EXERCISE INSTRUCTIONS: Return exactly the listing's lines, from its first line to the line holding "return lid.cut(ring.cut(pad))", ends included.

DATA SHOWN:
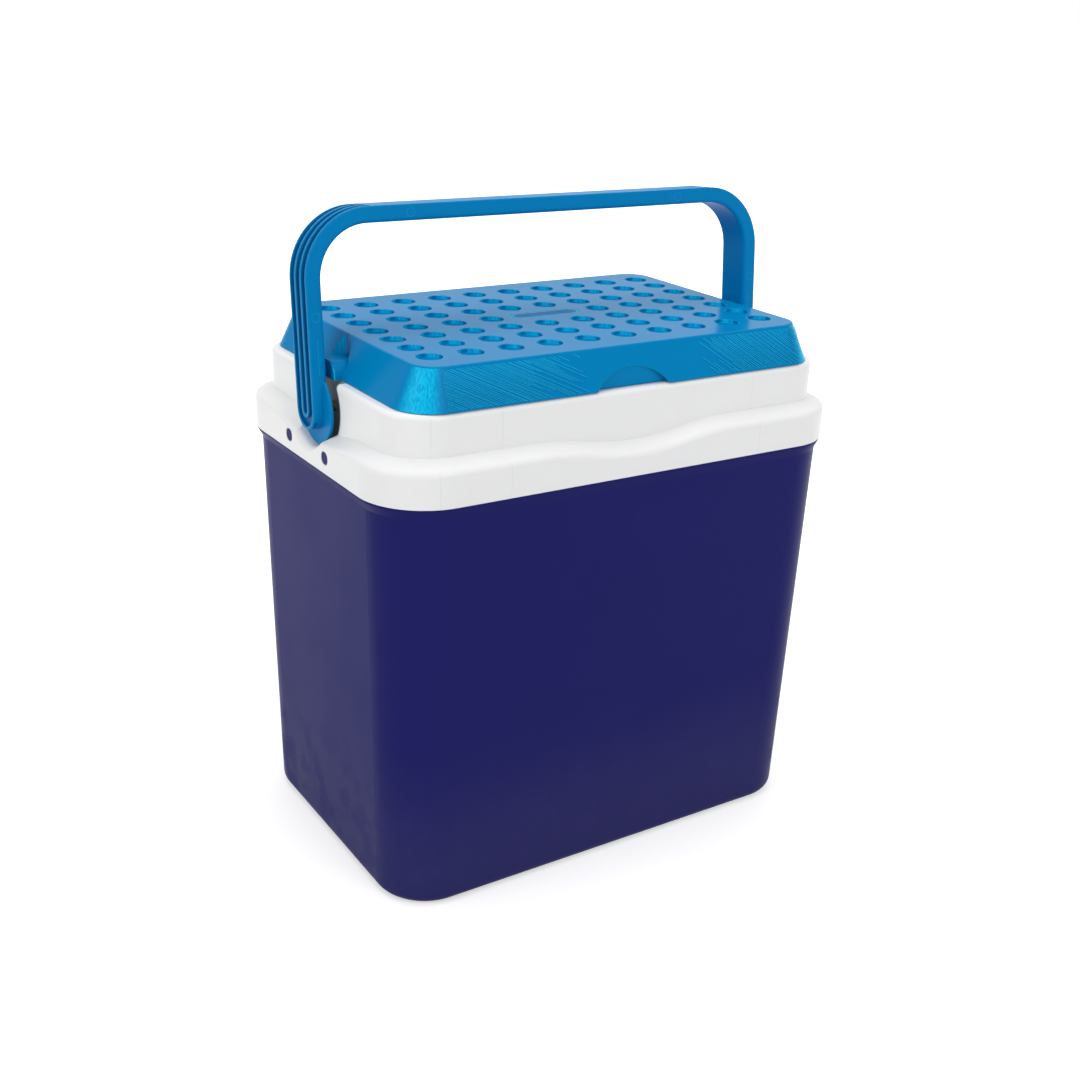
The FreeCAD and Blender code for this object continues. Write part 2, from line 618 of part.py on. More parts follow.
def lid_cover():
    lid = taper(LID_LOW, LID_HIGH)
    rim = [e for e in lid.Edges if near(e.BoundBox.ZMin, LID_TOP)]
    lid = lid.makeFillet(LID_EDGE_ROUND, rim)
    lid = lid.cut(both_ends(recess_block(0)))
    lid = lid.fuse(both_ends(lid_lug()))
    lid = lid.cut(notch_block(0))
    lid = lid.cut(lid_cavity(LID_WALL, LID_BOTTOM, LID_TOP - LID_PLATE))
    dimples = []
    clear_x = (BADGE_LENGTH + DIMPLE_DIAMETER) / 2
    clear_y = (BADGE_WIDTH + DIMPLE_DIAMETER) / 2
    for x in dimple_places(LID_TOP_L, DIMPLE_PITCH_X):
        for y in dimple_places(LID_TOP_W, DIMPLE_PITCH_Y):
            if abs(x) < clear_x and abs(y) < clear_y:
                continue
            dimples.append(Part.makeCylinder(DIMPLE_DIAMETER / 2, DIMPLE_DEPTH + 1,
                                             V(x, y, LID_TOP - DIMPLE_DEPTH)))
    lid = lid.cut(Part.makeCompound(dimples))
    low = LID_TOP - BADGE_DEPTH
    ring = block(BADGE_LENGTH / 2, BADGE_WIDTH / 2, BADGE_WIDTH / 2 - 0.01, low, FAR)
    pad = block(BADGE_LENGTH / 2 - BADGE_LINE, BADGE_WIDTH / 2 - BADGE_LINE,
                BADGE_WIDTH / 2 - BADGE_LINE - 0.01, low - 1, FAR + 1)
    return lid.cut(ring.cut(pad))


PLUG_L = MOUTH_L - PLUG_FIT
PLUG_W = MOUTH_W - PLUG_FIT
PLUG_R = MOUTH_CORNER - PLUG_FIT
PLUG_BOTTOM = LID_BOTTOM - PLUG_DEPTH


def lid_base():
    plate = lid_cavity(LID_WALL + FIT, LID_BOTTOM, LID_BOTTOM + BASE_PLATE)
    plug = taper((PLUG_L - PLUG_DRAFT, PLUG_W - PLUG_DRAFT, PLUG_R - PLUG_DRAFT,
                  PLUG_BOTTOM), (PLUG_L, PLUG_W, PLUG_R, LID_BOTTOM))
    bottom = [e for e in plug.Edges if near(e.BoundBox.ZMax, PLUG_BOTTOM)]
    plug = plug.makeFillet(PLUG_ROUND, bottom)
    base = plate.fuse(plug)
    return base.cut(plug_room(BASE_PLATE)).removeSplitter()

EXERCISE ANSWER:
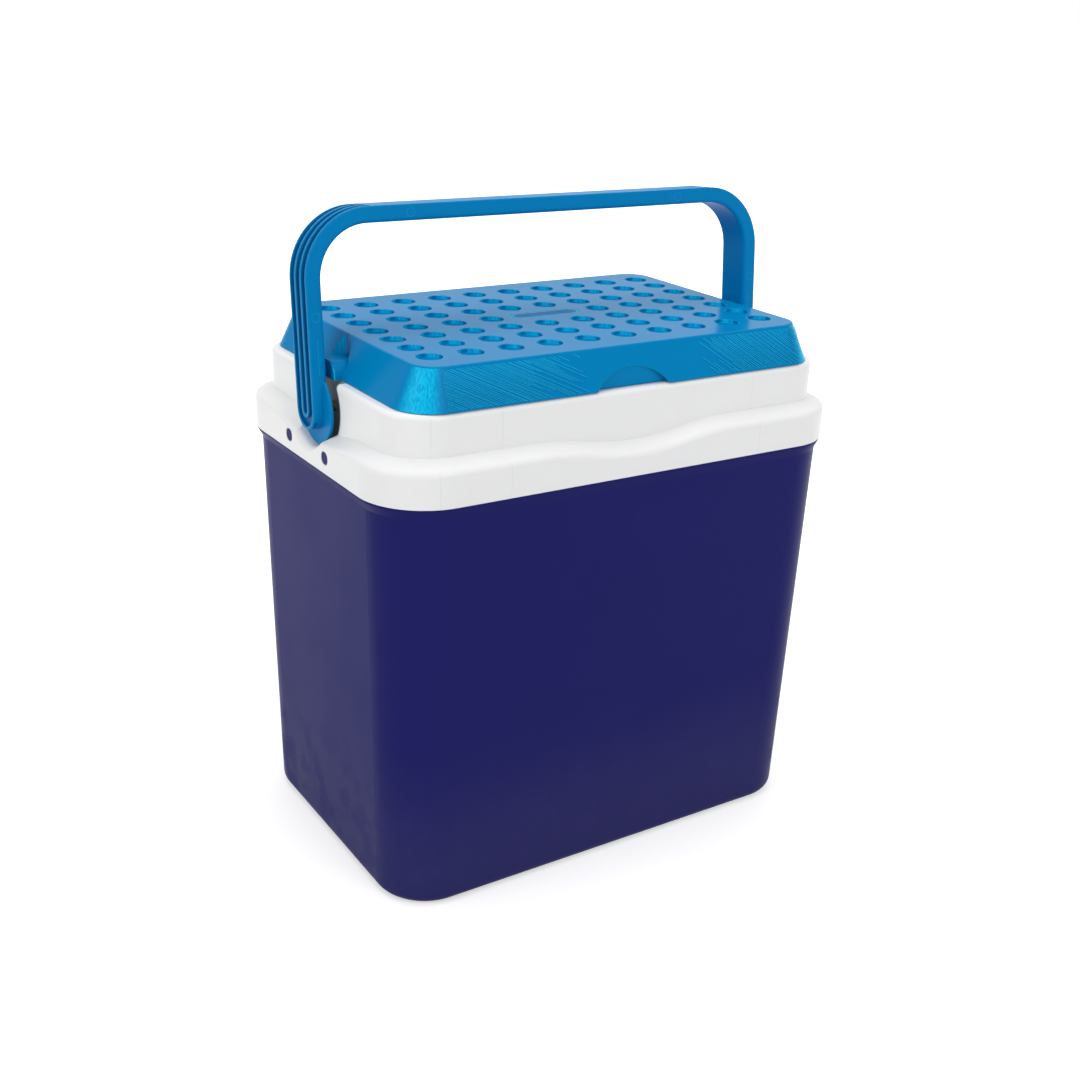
The FreeCAD and Blender code for this object continues. Write part 2, from line 618 of part.py on. More parts follow.
def lid_cover():
    lid = taper(LID_LOW, LID_HIGH)
    rim = [e for e in lid.Edges if near(e.BoundBox.ZMin, LID_TOP)]
    lid = lid.makeFillet(LID_EDGE_ROUND, rim)
    lid = lid.cut(both_ends(recess_block(0)))
    lid = lid.fuse(both_ends(lid_lug()))
    lid = lid.cut(notch_block(0))
    lid = lid.cut(lid_cavity(LID_WALL, LID_BOTTOM, LID_TOP - LID_PLATE))
    dimples = []
    clear_x = (BADGE_LENGTH + DIMPLE_DIAMETER) / 2
    clear_y = (BADGE_WIDTH + DIMPLE_DIAMETER) / 2
    for x in dimple_places(LID_TOP_L, DIMPLE_PITCH_X):
        for y in dimple_places(LID_TOP_W, DIMPLE_PITCH_Y):
            if abs(x) < clear_x and abs(y) < clear_y:
                continue
            dimples.append(Part.makeCylinder(DIMPLE_DIAMETER / 2, DIMPLE_DEPTH + 1,
                                             V(x, y, LID_TOP - DIMPLE_DEPTH)))
    lid = lid.cut(Part.makeCompound(dimples))
    low = LID_TOP - BADGE_DEPTH
    ring = block(BADGE_LENGTH / 2, BADGE_WIDTH / 2, BADGE_WIDTH / 2 - 0.01, low, FAR)
    pad = block(BADGE_LENGTH / 2 - BADGE_LINE, BADGE_WIDTH / 2 - BADGE_LINE,
                BADGE_WIDTH / 2 - BADGE_LINE - 0.01, low - 1, FAR + 1)
    return lid.cut(ring.cut(pad))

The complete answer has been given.